Sometimes the black letter law passed by the legislature is unclear. The legislature can’t anticipate every possible fact scenario when they pass a law, so it lay to the courts to interpret the law and give guidance to what it means. This interpretation is called case law. When the court decides a certain meeting to the law it essentially answers a legal question. Lawyers and other courts then can rely on that ruling when they have a similar issue in their case. The following case answers the question above.
State v. Beck, 682 P.2d 137 (Kan. Ct. App. 1984).
This case addresses the following issue:
Can a defendant be convicted of disorderly conduct if his or her fighting words were aimed at police officers?
This case explored the issue of whether a defendant could be convicted of disorderly conduct based on fighting words aimed at police officers. In exploring this issue, the court held that there was no sound reason why police officers should be subjected to degrading treatment and fighting words toward a police officer could be enough to convict an individual of disorderly conduct. Id. at 139.

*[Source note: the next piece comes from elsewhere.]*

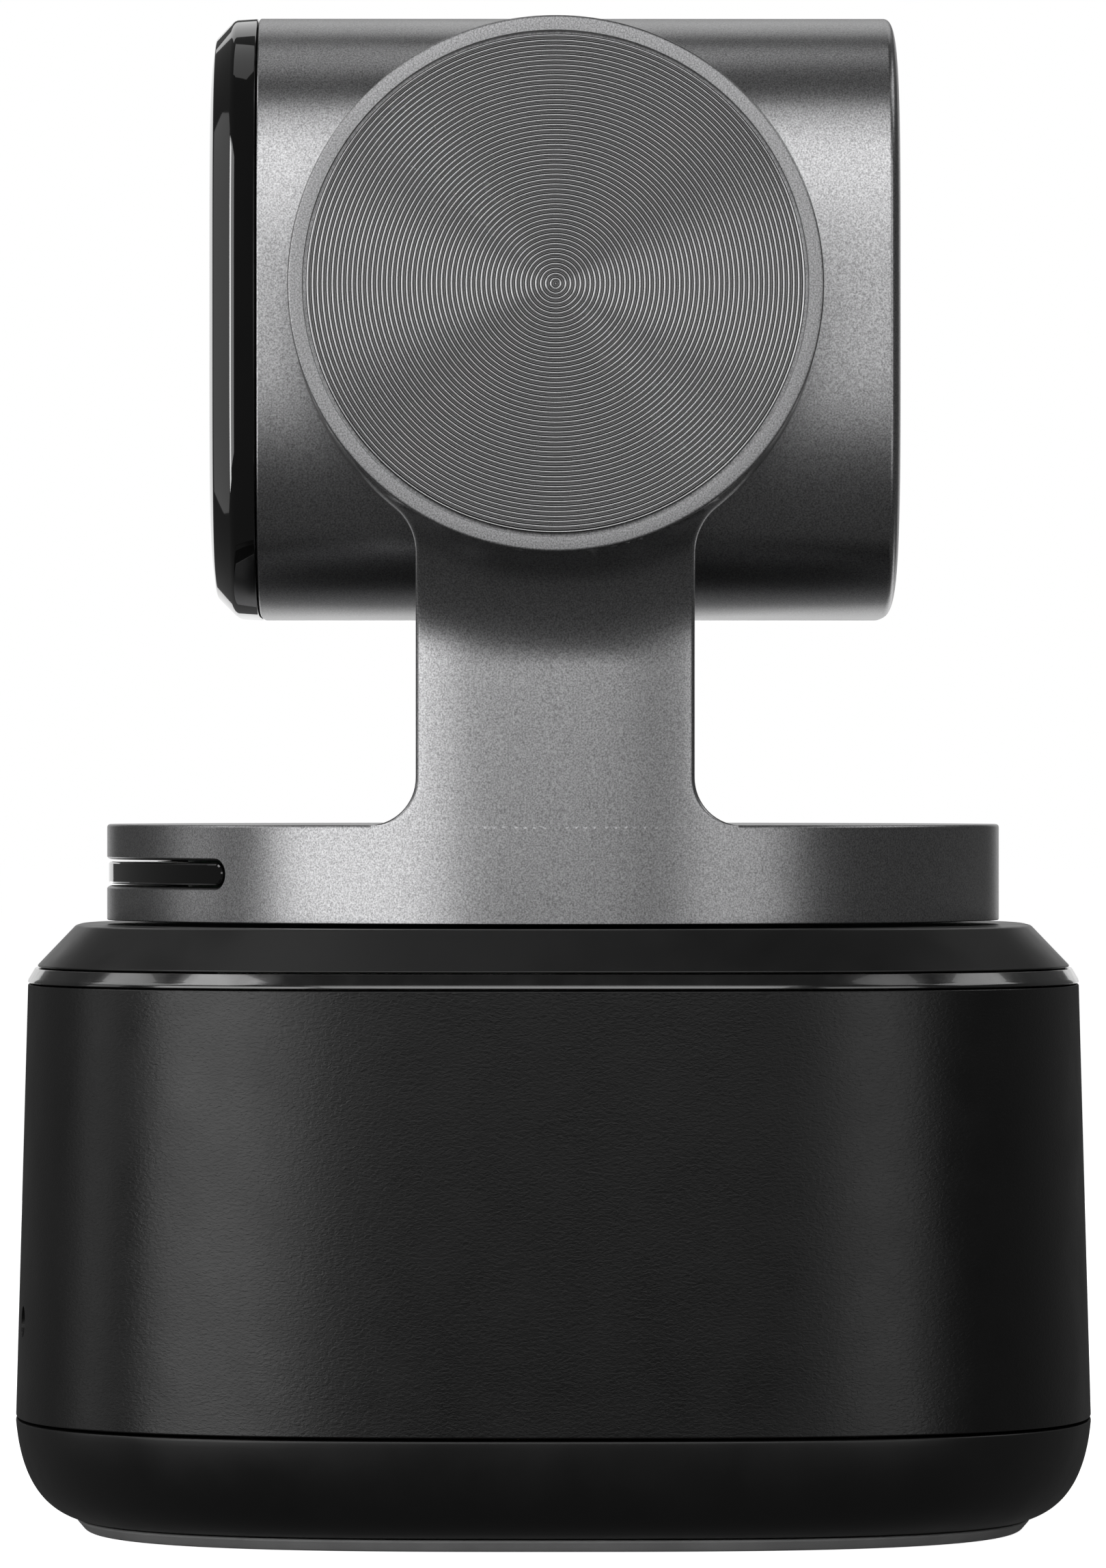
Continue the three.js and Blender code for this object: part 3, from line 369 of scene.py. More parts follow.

In this case, two police officers were dispatched to the defendant’s house at 2:00 a.m. Id. at 138. Upon arriving at the house, the two officers observed the defendant on the second-floor landing of the residence. Id. At that time, the defendant said to one of the officers, “What the f*** are you doing here?” Id. The officers then advised the defendant that they were called to a disturbance. Id. The defendant then said, “Come up here and I’ll f*** you.” Id. Throughout this encounter, the officers could smell a moderate amount of alcohol upon the defendant. Id. Meanwhile, a woman told officers that she was having a domestic problem with the defendant. Id. Upon hearing the woman, the defendant began to become abusive with the woman and told the officers to leave the premises. Id. One of the officers then told the defendant that they could stay as long as the woman wanted them to. Id. Following this statement, the defendant said, “f*** you” towards the officer. Id. Finally, the officers placed the defendant under arrest for the use of fighting words. Id. After a brief struggle and placing handcuffs on the defendant, the defendant spit in one of the officer’s face. Id. Additionally, after being taken to the police vehicle, the defendant kicked and broke the rear taillight on the vehicle. Id. At trial, the court found that the defendant’s comments were fighting words and convicted him of disorderly conduct. Id. at 138-39. The defendant appealed the decision to the Court of Appeals of Kansas. Id. at 139.
On appeal, the defendant argued that the charge was based only on language, and the language he employed did not constitute “fighting words.” Id. at 138. In making this argument, the defendant stated that the words were not “fighting words” because they were aimed at police officers who were used to such language or worse and were trained to restrain their natural impulse to fight back when insulted. Id. at 139. In addressing this argument, the court noted that to be fighting words the defendant’s language must have been such as to tend to provoke an assault or other immediate breach of the peace by the officers. Id. Therefore, the court rejected the notion that a defendant could say anything they wanted to a police officer without them becoming “fighting words.” Id. With this in mind, the court acknowledged that different jurisdictions were split on this issue. Id. However, in expressing their view on the subject, the court stated the following, “While it is obvious that not every abusive statement directed toward police officers would be sufficiently disturbing or provocative to justify arrest for disorderly conduct, there is no sound reason why officers must be subjected to degrading treatment such as present here, language that goes far beyond what any other citizen might reasonably be expected to endure.” Id.
In conclusion, a defendant can be convicted of disorderly conduct due to fighting words aimed at a police officer. Id.